For one, it’s the first open enrollment period since the creation of the Affordable Care Act with no HHS secretary at the helm. Tom Price resigned in late September after reporters exposed his habit of taking pricey private jets at taxpayer expense, and President Trump has not yet nominated his replacement. His temporary stand-in, Acting Secretary Eric Hargan, gave a little-noticed speech on the first day of open enrollment, calling the ACA “misnamed” and “unworkable and unsustainable.”

“Ultimately, we want to see Congress replace the Affordable Care Act with a system that has competition and choice at its heart, rather than the assumption that central planning is the solution for everything,” Hargan said.

Under Hargan’s leadership, HHS has over the past week sent out fewer email enrollment reminders to millions fewer people than in previous years. In the past HHS sent these email alerts to more than 20 million people—both those currently enrolled in a Healthcare.gov plan and those who had visited the site just to look or had started an application but did not complete it. This year, only those enrolled in the federal marketplace received the reminder.

In another sharp departure from past years, the emails also failed to mention the affordability of most insurance plans or the tax penalty people have to pay if they don’t enroll.

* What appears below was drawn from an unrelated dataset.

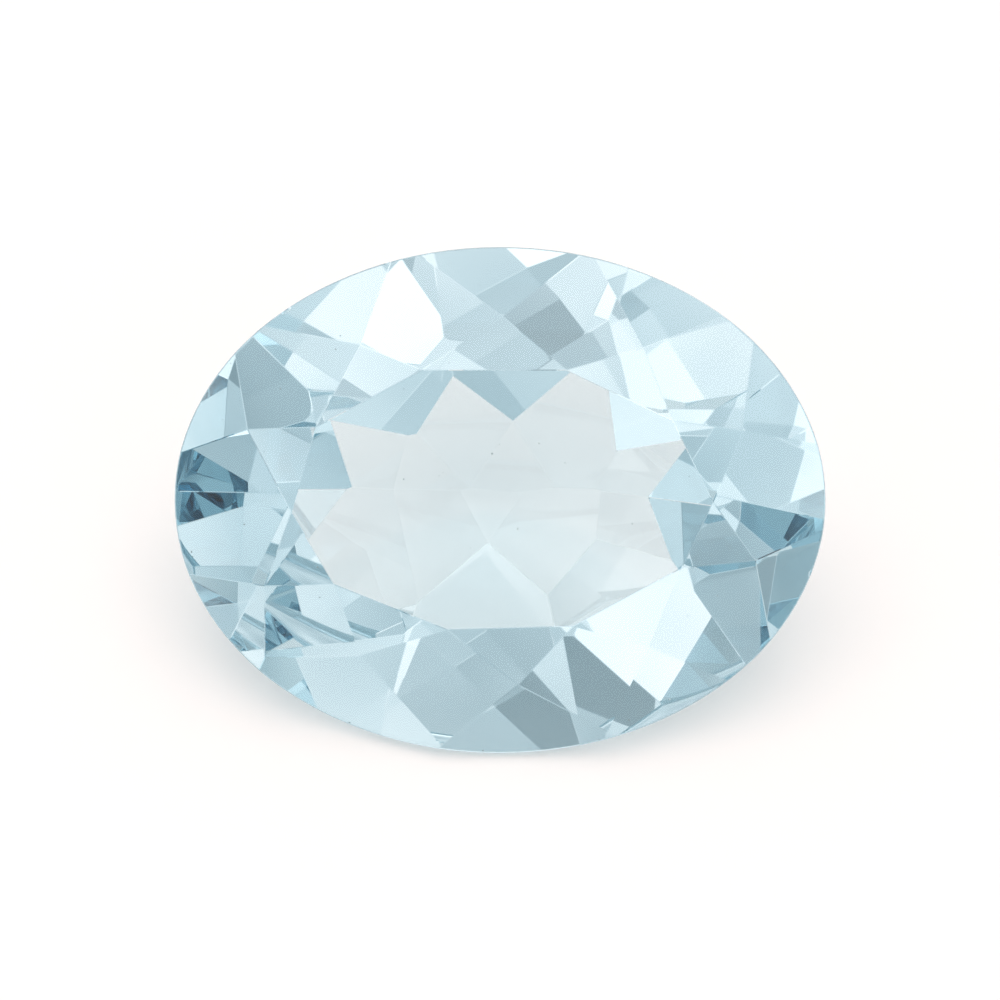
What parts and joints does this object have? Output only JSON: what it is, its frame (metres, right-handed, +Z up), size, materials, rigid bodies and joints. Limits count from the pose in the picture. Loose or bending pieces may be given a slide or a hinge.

Josh Peck, the chief marketing officer for open enrollment under the Obama administration, told TPM that years of data showed him that those two messages were major enrollment drivers.

Former HHS spokesperson Ben Wakana said those points were particularly important for convincing young people who may not not think they need coverage to enroll.

“We found that millenials really responded to the message that they would pay a penalty if they didn’t buy health insurance,” he told TPM. 

The rollback of email communication comes on the heels of the Trump administration gutting its overall outreach budget for open enrollment—slashing advertisement and outreach funding by 90 percent and grants for in-person assistance by more than half.

HHS also severed partnerships this year with hundreds of outside groups that worked with the government in past years to promote open enrollment. Many of those outside groups have launched their own open enrollment outreach efforts to try to make up for the federal cuts, but acknowledge there is no way they can match the loss in federal dollars.

Erin Hemlin with the youth engagement organization Young Invincibles told TPM it plans to run digital ads in at least 10 states, hold enrollment events on college campuses, and work to connect people who need help signing up with a volunteer in their area. She said the lack of communication and misinformation from the Trump administration makes the effort from outside groups more important than ever.

“The new deadline is a big concern of ours,” she said. “There are only 45 days to enroll this year, and lot of people who just don’t realize that December 15 is the deadline will wait until January to enroll and be out of luck. There is also a lot of confusion and intimidation about high premiums, and people don’t know what tax credits mean and what they’re eligible for. They don’t know that [cost-sharing reduction subsidies] are still available, and that plans might actually be cheaper than they were last year.”

President Trump, for his part, did not even acknowledge the beginning of open enrollment at all, while his press secretary remarked from the podium on its first day: “Obviously, we’ve never made it a secret that we’d like to repeal and replace Obamacare.” Trump has this week lobbied Congress to include a provision repealing Obamacare’s individual mandate in the GOP tax bill—a move expected to trigger a “death spiral” in the individual market.

In a bizarre turn, former President Barack Obama stepped in to promote his signature policy, cutting a PSA for the newly-formed organization Get America Covered encouraging enrollment.

Still, several independent studies predict that enrollment will drop significantly compared to last year in direct response to the Trump administration’s budget cuts and policy changes, creating a sicker, more expensive, and less stable risk pool going forward.